Sad Update: Today, Thursday March 15, according to CBC on my car radio, the news is being carried by several U.S. publications, including the Wall Street Journal, that President Trump lied about Canada. There is no news, so far, on whether respected U.S. businessmen care. Back in the 1980's Rita Mae Brown, raised in the U.S. south, noted that even a bigot hates a liar. That was then.

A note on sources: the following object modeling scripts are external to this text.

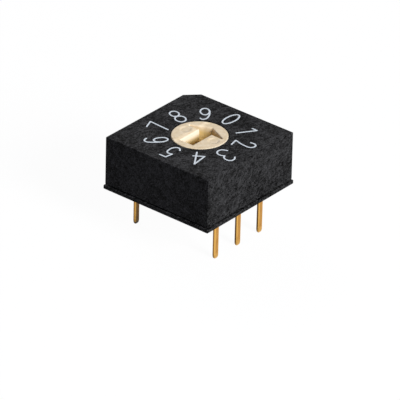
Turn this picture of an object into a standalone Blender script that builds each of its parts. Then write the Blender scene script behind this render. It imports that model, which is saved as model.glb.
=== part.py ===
"""Rotary coded dip switch: ten positions, a square body 10 mm wide, and six terminals for a board.

Metres, +Z up. The origin is the centre of the underside that seats on the board. The arrow of the rotor
points to +Y, which is position 0. Two rows of three terminals run along Y, at -X and at +X.
The sizes are worked out from the inside outwards: from the grid of the board's holes and the height of the
stack of moving pieces to the moulded body round them.
"""

import math

import bmesh
import bpy
from mathutils import Matrix, Vector

MM = 0.001
POINT_MERGE = 1e-7

# Clearances
FIT = 0.02 * MM  # between pieces that are moulded, glued or clamped together
SEAT = 0.05 * MM  # between the base's plug and the housing's walls
RUN = 0.05 * MM  # between pieces that turn or slide on each other
TOUCH = 0.03 * MM  # between a contact spring and the code disc

# Terminals, on the 0.1 inch grid
PIN_PITCH = 2.54 * MM
PIN_ROWS = 7.62 * MM
PIN_THICK = 0.25 * MM
PIN_WIDTH = 0.46 * MM
PIN_LENGTH = 3.53 * MM  # below the underside
PIN_TIP = 0.30 * MM
PIN_COINING = 0.05 * MM  # the flattened long edges of the stamped strip
TIP_SHARE = 0.4  # what is left of the section at the end of the tip
TIP_STEPS = 5
BEND_RADIUS = 0.10 * MM
FOOT_REACH = 0.95 * MM  # from the pin inwards

# Base
FLANGE_THICK = 0.31 * MM
FLANGE_LIP = 0.10 * MM
FLANGE_EDGE = 0.03 * MM
PLUG_HEIGHT = 0.69 * MM
PLUG_RIM = 0.245 * MM  # plastic outside the row of terminals
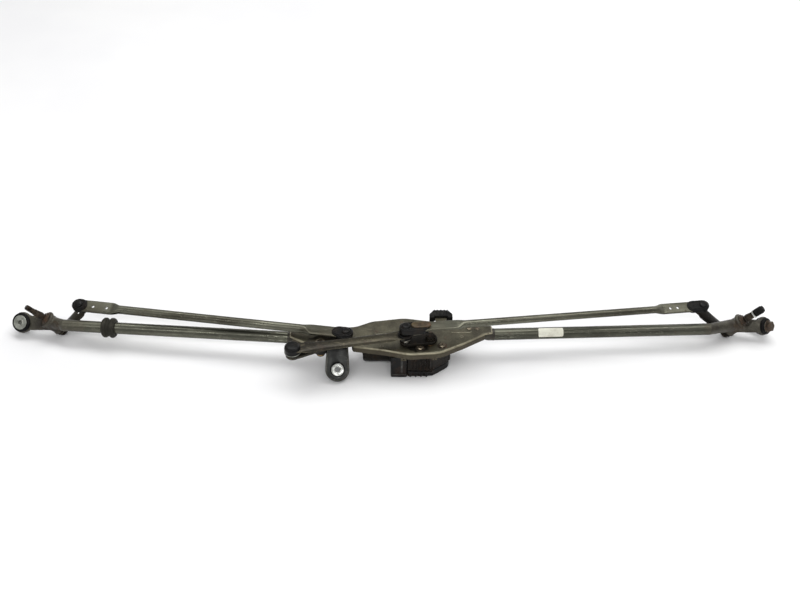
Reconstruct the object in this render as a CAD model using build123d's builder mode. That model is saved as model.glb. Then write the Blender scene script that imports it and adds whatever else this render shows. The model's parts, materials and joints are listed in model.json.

Footnote: Have you heard? After the killing of a 23 year old journalism student, one of the worst states for terrorism, Pakistan, is rethinking whether people should be legally free to speak blasphemy. Over there, blasphemy is a capital offence. If such laws are becoming controversial in Pakistan, then unfortunately it’s not from realizing things are connected, with “speech freedom” being the infant twin of “political freedom,” but from finding themselves repeating the history of “the crucible” of the Salem witch trials. Or “the sorrow and the pity” of vigilanteism in post-war France. Here’s a link to the BBC.
I don’t know whether the Americans covered the story… as part of their trying to be world leaders… against terror… I do know the BBC covered it in various languages.